#### [Stated goal]
Look through the listing and locate every line containing the word "part"; copy those lines.

Begin

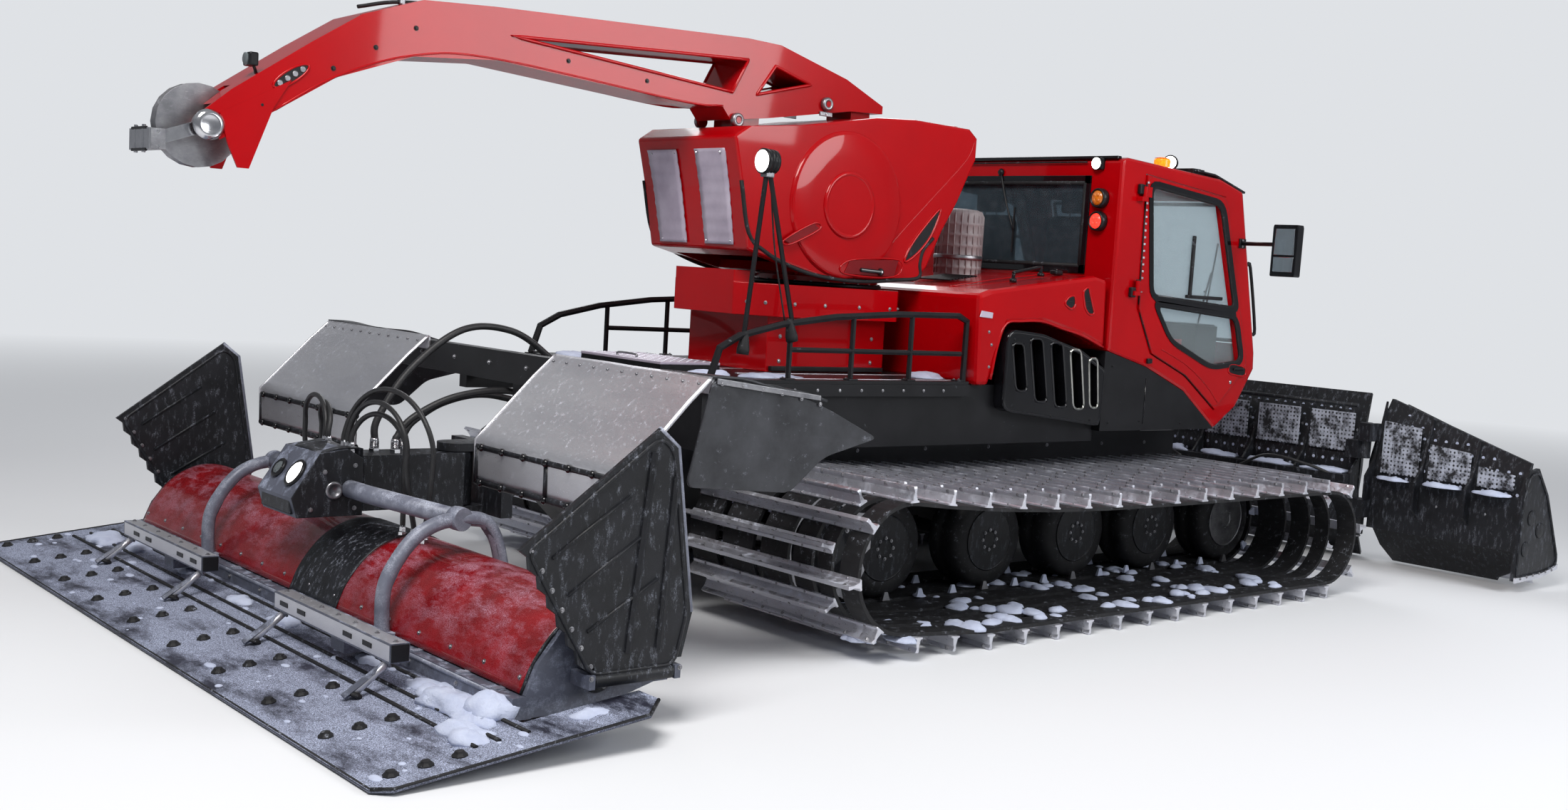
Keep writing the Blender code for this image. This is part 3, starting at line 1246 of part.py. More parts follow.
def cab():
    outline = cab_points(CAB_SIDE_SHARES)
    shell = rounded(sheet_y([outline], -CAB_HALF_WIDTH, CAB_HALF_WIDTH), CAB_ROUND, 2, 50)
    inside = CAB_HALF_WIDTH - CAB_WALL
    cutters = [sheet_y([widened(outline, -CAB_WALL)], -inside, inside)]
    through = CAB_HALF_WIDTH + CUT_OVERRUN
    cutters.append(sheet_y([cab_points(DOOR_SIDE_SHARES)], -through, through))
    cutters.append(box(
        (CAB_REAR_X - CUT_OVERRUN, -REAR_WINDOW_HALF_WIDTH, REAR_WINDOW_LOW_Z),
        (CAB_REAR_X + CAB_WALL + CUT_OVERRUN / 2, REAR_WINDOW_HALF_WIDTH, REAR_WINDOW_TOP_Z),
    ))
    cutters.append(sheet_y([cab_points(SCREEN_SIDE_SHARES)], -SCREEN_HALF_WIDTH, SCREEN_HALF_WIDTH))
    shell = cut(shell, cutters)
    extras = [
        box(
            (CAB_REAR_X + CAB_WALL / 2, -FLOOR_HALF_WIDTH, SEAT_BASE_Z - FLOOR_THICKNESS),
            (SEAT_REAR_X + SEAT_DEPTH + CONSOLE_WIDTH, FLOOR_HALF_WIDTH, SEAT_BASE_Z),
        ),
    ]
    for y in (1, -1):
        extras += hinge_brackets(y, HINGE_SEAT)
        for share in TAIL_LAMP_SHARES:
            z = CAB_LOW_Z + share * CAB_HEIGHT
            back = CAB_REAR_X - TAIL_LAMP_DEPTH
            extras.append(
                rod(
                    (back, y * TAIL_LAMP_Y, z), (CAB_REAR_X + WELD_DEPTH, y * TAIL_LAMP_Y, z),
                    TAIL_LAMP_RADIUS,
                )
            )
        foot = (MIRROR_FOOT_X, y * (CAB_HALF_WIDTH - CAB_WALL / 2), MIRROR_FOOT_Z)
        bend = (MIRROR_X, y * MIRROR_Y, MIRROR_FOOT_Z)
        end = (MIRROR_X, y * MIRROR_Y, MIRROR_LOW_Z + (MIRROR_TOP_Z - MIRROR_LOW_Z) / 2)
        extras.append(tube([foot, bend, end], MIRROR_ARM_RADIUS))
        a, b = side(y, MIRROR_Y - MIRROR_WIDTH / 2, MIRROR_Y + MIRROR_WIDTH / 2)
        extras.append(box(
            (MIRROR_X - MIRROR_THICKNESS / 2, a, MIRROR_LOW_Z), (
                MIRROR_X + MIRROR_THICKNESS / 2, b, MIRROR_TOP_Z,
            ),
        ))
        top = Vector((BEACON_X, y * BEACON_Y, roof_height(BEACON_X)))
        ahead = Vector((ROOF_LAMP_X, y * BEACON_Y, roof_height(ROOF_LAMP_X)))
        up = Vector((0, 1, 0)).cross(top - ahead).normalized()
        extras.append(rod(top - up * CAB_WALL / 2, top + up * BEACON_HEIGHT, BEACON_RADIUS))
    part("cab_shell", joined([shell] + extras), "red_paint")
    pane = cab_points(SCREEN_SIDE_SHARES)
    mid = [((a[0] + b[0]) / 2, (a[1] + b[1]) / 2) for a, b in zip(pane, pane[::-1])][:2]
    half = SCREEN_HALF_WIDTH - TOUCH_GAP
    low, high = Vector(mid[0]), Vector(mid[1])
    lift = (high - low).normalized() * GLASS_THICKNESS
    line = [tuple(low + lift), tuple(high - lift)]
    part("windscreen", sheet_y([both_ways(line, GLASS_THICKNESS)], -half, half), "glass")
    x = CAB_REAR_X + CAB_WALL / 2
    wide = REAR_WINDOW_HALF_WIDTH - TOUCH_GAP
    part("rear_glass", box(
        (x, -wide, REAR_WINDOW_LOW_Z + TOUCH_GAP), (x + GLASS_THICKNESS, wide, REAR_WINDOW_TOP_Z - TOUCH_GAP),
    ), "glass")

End

#### [Worked answer]
Keep writing the Blender code for this image. This is part 3, starting at line 1246 of part.py. More parts follow.
    part("cab_shell", joined([shell] + extras), "red_paint")
    part("windscreen", sheet_y([both_ways(line, GLASS_THICKNESS)], -half, half), "glass")
    part("rear_glass", box(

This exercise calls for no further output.